▶ **TASK TO CARRY OUT**
What lies from the line containing "4, 12), materials.sleeve());" through the line containing "if empty is"? Print exactly those lines, with both ends, and no others.

▶ **SUPPLIED MATERIAL**
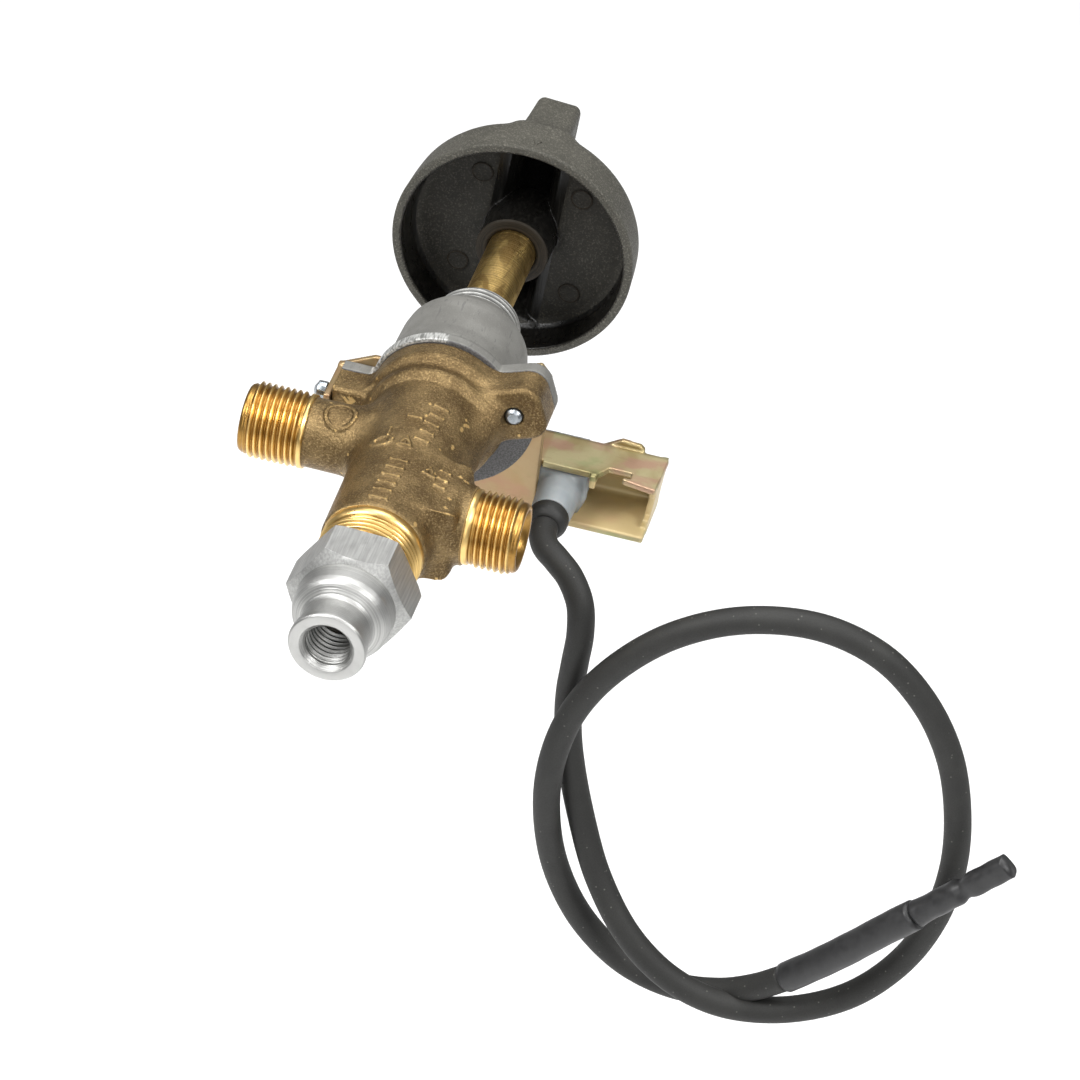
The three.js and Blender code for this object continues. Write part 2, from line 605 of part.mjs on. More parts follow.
function knob() {
  const grip = plateZ(gripSection(), -25, 25, 6)
    .intersect(plateX(gripSide(), -6, 6, 0, 6))
    .intersect(rod(19.4, KNOB_RIM_Y, GRIP_TOP_Y + 1, 56));
  const skirtHollow = turned([
    [0, KNOB_RIM_Y - 1], [KNOB_R - 1.5, KNOB_RIM_Y - 1], [KNOB_R - 2, 31.2],
    [KNOB_R - 3.2, KNOB_FLOOR_Y], [0, KNOB_FLOOR_Y],
  ], 48);
  const hub = rod(HUB_R, KNOB_RIM_Y, KNOB_TOP_Y, 32)
    .add(block([-2.8, KNOB_TOP_Y - 1, -5.4], [2.8, GRIP_TOP_Y - 1, 5.4]));
  const socketR = STEM_R + 0.05;
  const stemSocket = rod(socketR, KNOB_RIM_Y - 1, STEM_TOP_Y + 0.1, 32)
    .subtract(block([-6, KNOB_RIM_Y + 0.9, -7], [6, STEM_TOP_Y + 1, -2.65]));
  const clipPocket = block([-1.9, KNOB_RIM_Y + 0.7, -4.4], [1.9, STEM_TOP_Y, -2.6]);
  const pointer = plateX(polygon([[28.6, 18], [28.6, 20.3], [27, 20.35], [27, 18]]), -0.8, 0.8);
  const shape = knobShell().add(grip).subtract(skirtHollow).subtract(gripHollow()).add(hub)
    .add(pointer).subtract(stemSocket).subtract(clipPocket);
  return knobSet(shape);
}

function knobClip() {
  const plate = block([-1.7, KNOB_RIM_Y + 1, -3.1], [1.7, STEM_TOP_Y - 1, -2.7]);
  const bow = block([-1.7, KNOB_RIM_Y + 4, -3.9], [1.7, STEM_TOP_Y - 4, -3]);
  return knobSet(plate.add(bow));
}

// ---- bracket, in one piece of bent sheet ----

function bracketPlate() {
  const outline = polygon([
    [LUG_FACE_X - 1.1, -10], [-14, CHANNEL_FLOOR_Z - SHEET], [BRACKET_RIGHT_X, CHANNEL_FLOOR_Z - SHEET],
    [BRACKET_RIGHT_X, 7.4], [14.6, 9.4], [9, 7.4], [9, 3], [-9, 3], [-9, 3.6], [-12, 3.6],
    [LUG_FACE_X - 1.1, 0.8],
  ]);
  let plate = plateY(outline, BRACKET_PLATE_Y, BRACKET_PLATE_Y + SHEET)
    .subtract(rod(11.35, -30, -10, 40));
  for (const [x, z] of screwPlaces) {
    plate = plate.subtract(rod(SCREW_R + 0.15, -18, -14, 16).translate([x, 0, z]));
  }
  return plate;
}

function bracketRoof() {
  const outline = polygon([
    [BRACKET_RIGHT_X + 0.3, CHANNEL_BACK_Y], [BRACKET_RIGHT_X + 0.3, -16.2], [25.6, -16.2],
    [27.1, -13.8], [30.7, -13.8], [30.7, -15.4], [29.6, -15.4], [29.6, -16], [35.2, -17],
    [35.4, -8], [34.6, CHANNEL_BACK_Y],
  ]);
  return plateZ(outline, CHANNEL_ROOF_Z, CHANNEL_ROOF_Z + SHEET);
}

function bracket() {
  const floorZ = CHANNEL_FLOOR_Z - SHEET;
  const floorOutline = polygon([
    [-8, BRACKET_PLATE_Y + SHEET], [-8, BRACKET_PLATE_Y], [BRACKET_RIGHT_X, BRACKET_PLATE_Y],
    [BRACKET_RIGHT_X, CHANNEL_MOUTH_Y], [33.6, CHANNEL_MOUTH_Y], [33.6, -16.4], [CHANNEL_END_X, -15.6],
    [CHANNEL_END_X, CHANNEL_BACK_Y], [15, CHANNEL_BACK_Y], [12, BRACKET_PLATE_Y + SHEET],
  ]);
  const floor = plateZ(floorOutline, floorZ, CHANNEL_FLOOR_Z);
  const back = block([15, CHANNEL_BACK_Y - SHEET, floorZ], [CHANNEL_END_X, CHANNEL_BACK_Y, CHANNEL_ROOF_Z])
    .add(block([BRACKET_RIGHT_X + 0.3, CHANNEL_BACK_Y - SHEET, CHANNEL_ROOF_Z - 1],
      [CHANNEL_END_X, CHANNEL_BACK_Y, CHANNEL_ROOF_Z + SHEET]));
  const backWindow = rod(2, -12, -4, 20).translate([IGNITER_X, 0, IGNITER_Z]);
  const endWall = plateY(polygon([[33.3, floorZ], [CHANNEL_END_X, floorZ], [35.4, CHANNEL_ROOF_Z + SHEET],
    [34.4, CHANNEL_ROOF_Z + SHEET]]), -15.2, CHANNEL_BACK_Y)
    .subtract(block([30, -16, -16.4], [38, -13.6, -12]));
  const rearTab = plateY(polygon([[24.6, -10], [26.6, -6.6], [30.6, -6.6], [31.4, -7.4], [31.4, -10]]),
    CHANNEL_BACK_Y - SHEET, CHANNEL_BACK_Y);
  const frontTab = block([24.6, -17.1, -11.4], [25.6, -16.1, CHANNEL_ROOF_Z + SHEET]);
  const leftTab = plateX(roundedRect(-25.5, -7.5, BRACKET_PLATE_Y + SHEET, 0.8, 0.8),
    LUG_FACE_X - 1.1, LUG_FACE_X - 0.1);
  return bracketPlate().add(floor).add(back).add(endWall).add(bracketRoof()).add(rearTab)
    .add(frontTab).add(leftTab).subtract(backWindow)
    .subtract(rodX(PIN_R + 0.05, -20, -15, PIN_Y, PIN_Z, 12));
}

function bracketPin() {
  const profile = [[0, -19.7], [0.5, -19.7], [1.5, -19.1], [1.5, LUG_FACE_X - 1.2],
    [PIN_R, LUG_FACE_X - 1.15], [PIN_R, -12.2], [0, -12.2]];
  return turnedX(profile, PIN_Y, PIN_Z, 12);
}

// ---- piezo igniter ----
function igniterHousing() {
  const half = 4.1;
  const box = plateY(polygon([
    [IGNITER_X - half, -17.9], [23.1, -17.9], [24.1, -14.6], [24.1, -10.4], [IGNITER_X - half, -10.4],
  ]), IGNITER_FACE_Y, CHANNEL_BACK_Y - SHEET - 0.3);
  const nose = turned([
    [0, IGNITER_NOSE_Y], [3.2, IGNITER_NOSE_Y], [3.3, -19], [3.3, IGNITER_FACE_Y + 0.2],
    [0, IGNITER_FACE_Y + 0.2],
  ], 32).translate([IGNITER_X, 0, IGNITER_Z]);
  const bore = turned([[0, -21.6], [2.1, -21.6], [2.1, -9], [1.7, -9], [1.7, 0], [0, 0]], 20)
    .translate([IGNITER_X, 0, IGNITER_Z]);
  return box.add(nose).subtract(bore);
}

function igniterPlunger() {
  return turned([[0, -11], [1.75, -11], [1.75, -9.4], [1.35, -9.4], [1.35, -3.9], [1, -3.5],
    [0, -3.5]], 20).translate([IGNITER_X, 0, IGNITER_Z]);
}

function piezoElement() {
  return rod(1.8, -21.4, -16.4, 20).translate([IGNITER_X, 0, IGNITER_Z]);
}

function leadBoot() {
  return turned([[0, -25.6], [2.2, -25.6], [2.9, -24.9], [3.2, -23.6], [3.2, -22.7], [0, -22.7]], 28)
    .translate([IGNITER_X, 0, IGNITER_Z]);
}

// ---- ignition lead: hand-placed points of its centre line ----
const LEAD_POINTS = [
  [20, -26, -14.2], [20.2, -28, -14.2], [21.4, -30.8, -14.2], [23.8, -33.2, -14.4], [26.6, -35.5, -15.4],
  [29, -37.6, -18.2], [29.9, -38.6, -23], [29.7, -38.4, -29], [29.4, -37.7, -35.5],
  [29.7, -37, -42], [30.9, -37, -49], [34, -38, -59], [38.6, -40, -69.2],
  [45.2, -42.4, -77.6], [53.1, -43, -83.8], [61.8, -42, -87.2], [71.6, -40, -87],
  [81, -38.4, -82.5], [88, -37.3, -74.4], [92.3, -37, -63.8], [93.7, -37, -52.5],
  [92.7, -37.5, -40.9], [89.7, -38.1, -29.8], [84.2, -39, -20], [76.7, -40, -12.8],
  [67, -41, -9.4], [55.6, -42, -10.6], [45.3, -42.6, -16], [37.1, -43, -24.4],
  [31.6, -43, -34.2], [29, -42.5, -45.2], [28.9, -41, -57.2], [31.5, -39, -70.2],
  [37, -37.5, -81], [44.6, -37, -87.8], [52.8, -37.6, -89.6], [60.4, -39, -87.4],
  [66.4, -40.3, -83.5], [71, -41.2, -79.4],
];
const SLEEVE_POINTS = [
  [71.25, -41.3, -79.1], [76.2, -42.3, -73.6], [80.6, -43, -68.5], [85.4, -43.5, -62.8], [89.7, -43.7, -58.1],
];
const TERMINAL_POINTS = [[89.95, -43.7, -57.8], [95.9, -43.7, -51.3], [102.5, -43.7, -44.1]];

function smoothTube(points, radius, steps, sides) {
  const path = new THREE.CatmullRomCurve3(points.map((p) => new THREE.Vector3(...p)), false, 'centripetal');
  const section = new THREE.Shape();
  section.absarc(0, 0, radius, 0, Math.PI * 2);
  return manifold(new THREE.ExtrudeGeometry(section, {
    steps, curveSegments: sides / 2, bevelEnabled: false, extrudePath: path,
  }));
}

addPart('valve_body', valveBody(), materials.forgedBrass());
addPart('bonnet', bonnet(), materials.castAluminium());
addPart('bonnet_gasket', ring([[8.95, -20.1], [9.95, -20.1], [9.95, -19.25], [8.95, -19.25]], 28),
  materials.gasket());
addPart('bonnet_screw_right', bonnetScrew(screwPlaces[0]), materials.zincSteel());
addPart('bonnet_screw_left', bonnetScrew(screwPlaces[1]), materials.zincSteel());
addPart('stem', stem(), materials.turnedBrass());
addPart('stem_o_ring', ring([[4.35, 1.5], [5.3, 1.5], [5.3, 2.3], [4.35, 2.3]], 24),
  materials.blackRubber());
addPart('stem_circlip', stemCirclip(), materials.springSteel());
addPart('push_arm', pushArm(), materials.zincSteel());
addPart('return_spring', coilSpring(6.2, 0.45, -19.1, -3.2, 6), materials.springSteel());
addPart('spring_washer', ring([[3.5, -19.9], [8.1, -19.9], [8.1, -19.4], [3.5, -19.4]], 28),
  materials.zincSteel());
addPart('taper_plug', taperPlug(), materials.turnedBrass());
addPart('push_rod', pushRod(), materials.zincSteel());
addPart('safety_seal', safetySeal(), materials.blackRubber());
addPart('safety_disc', safetyDisc(), materials.turnedBrass());
addPart('safety_spring', coilSpring(2.6, 0.25, -53.9, -47.1, 5), materials.springSteel());
addPart('armature', armature(), materials.zincSteel());
addPart('magnet_housing', magnetHousing(), materials.turnedBrass());
addPart('magnet_core', magnetCore(), materials.zincSteel());
addPart('magnet_coil', magnetCoil(), materials.copper());
addPart('thermo_contact', thermoContact(), materials.turnedBrass());
addPart('adapter_nut', adapterNut(), materials.turnedAluminium());
addPart('nut_washer', nutWasher(), materials.copper());
addPart('knob', knob(), materials.knobPlastic());
addPart('knob_clip', knobClip(), materials.springSteel());
addPart('bracket', bracket(), sheetSteel());
addPart('bracket_pin', bracketPin(), materials.zincSteel());
addPart('igniter_housing', igniterHousing(), materials.greyPlastic());
addPart('igniter_plunger', igniterPlunger(), materials.zincSteel());
addPart('hammer_spring', coilSpring(1.6, 0.22, -16.2, -11.1, 4, IGNITER_X, IGNITER_Z),
  materials.springSteel());
addPart('piezo_element', piezoElement(), materials.ceramic());
addPart('lead_boot', leadBoot(), materials.blackRubber());
addPart('ignition_lead', smoothTube(LEAD_POINTS, LEAD_R, 80, 8), materials.leadRubber());
addPart('heat_shrink_sleeve', smoothTube(SLEEVE_POINTS, SLEEVE_R, 8, 12), materials.sleeve());
addPart('terminal', smoothTube(TERMINAL_POINTS, TERMINAL_R, 4, 12), materials.sleeve());

export default group;
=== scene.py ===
# Gas valve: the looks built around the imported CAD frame. Blender 4.5, metres, +Z up.
# Shapes are worked out in millimetres and scaled once, when a mesh is made.
import json
import math

import bpy
import numpy as np
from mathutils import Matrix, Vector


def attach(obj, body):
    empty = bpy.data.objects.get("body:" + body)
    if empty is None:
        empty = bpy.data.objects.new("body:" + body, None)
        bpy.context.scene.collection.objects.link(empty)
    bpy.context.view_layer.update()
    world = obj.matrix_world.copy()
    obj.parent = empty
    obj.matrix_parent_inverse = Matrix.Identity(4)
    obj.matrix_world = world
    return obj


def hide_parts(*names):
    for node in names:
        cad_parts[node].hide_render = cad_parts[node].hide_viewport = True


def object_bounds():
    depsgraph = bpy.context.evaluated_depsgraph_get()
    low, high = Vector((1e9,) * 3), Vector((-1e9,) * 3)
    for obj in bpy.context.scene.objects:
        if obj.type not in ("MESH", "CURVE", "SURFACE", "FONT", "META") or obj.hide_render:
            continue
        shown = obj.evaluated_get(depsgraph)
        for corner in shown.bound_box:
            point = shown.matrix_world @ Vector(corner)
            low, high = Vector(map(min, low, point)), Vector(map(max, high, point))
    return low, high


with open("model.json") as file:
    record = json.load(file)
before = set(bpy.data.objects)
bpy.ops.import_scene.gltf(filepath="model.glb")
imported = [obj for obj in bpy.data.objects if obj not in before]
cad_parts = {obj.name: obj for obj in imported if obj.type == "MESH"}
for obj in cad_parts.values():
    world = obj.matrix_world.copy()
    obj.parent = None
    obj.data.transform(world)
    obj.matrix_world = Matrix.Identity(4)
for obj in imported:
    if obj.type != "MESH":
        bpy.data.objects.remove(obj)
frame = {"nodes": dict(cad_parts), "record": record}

import openvdb
from mathutils import Matrix, Vector

MM = 0.001
cad_low, cad_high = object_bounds()

# ---- shared dimensions, in millimetres ----
PITCH = 1.0
ROWS_PER_TURN = 10
PANEL_THREAD_R = 7.0
FLANGE_TOP_Y = -16.7
BODY_TOP_Y = -19.3
BARREL_END_Y = -60.4
BODY_END_Y = -66.9
NECK_R = 8.0
PORT_R = 6.0
PORT_ROOT_R = 5.4
PORT_BORE_R = 3.6
OUTLET_Y = -34.8
OUTLET_THREAD_X = -17.6
OUTLET_END_X = -27.3
INLET_Y = -49.0
INLET_THREAD_X = 12.4
INLET_END_X = 20.8
EAR_ANGLE = 20.0
EAR_MIDDLE_R = 12.15
EAR_HALF_LENGTH = 6.15
EAR_HALF_WIDTH = 4.6
EAR_CORNER_R = 3.0
SCREW_CIRCLE_R = 13.5
LUG_FACE_X = -16.5
STEM_R = 4.0
STEM_TOP_Y = 35.2
HEX_ANGLE = -3.0
HEX_ACROSS_FLATS = 17.0
NUT_BACK_Y = -67.6
NUT_FRONT_Y = -74.1
NOSE_END_Y = -86.3
KNOB_RIM_Y = 25.8
KNOB_FLOOR_Y = 32.4
KNOB_TOP_Y = 36.4
GRIP_TOP_Y = 48.4
KNOB_SET_ANGLE = 4
KNOB_R = 20.2
IGNITER_AXIS = (20.0, -14.2)
LEAD_R = 2.2
SHARP_ANGLE = 28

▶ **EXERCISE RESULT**
addPart('terminal', smoothTube(TERMINAL_POINTS, TERMINAL_R, 4, 12), materials.sleeve());

export default group;
=== scene.py ===
# Gas valve: the looks built around the imported CAD frame. Blender 4.5, metres, +Z up.
# Shapes are worked out in millimetres and scaled once, when a mesh is made.
import json
import math

import bpy
import numpy as np
from mathutils import Matrix, Vector


def attach(obj, body):
    empty = bpy.data.objects.get("body:" + body)
    if empty is None:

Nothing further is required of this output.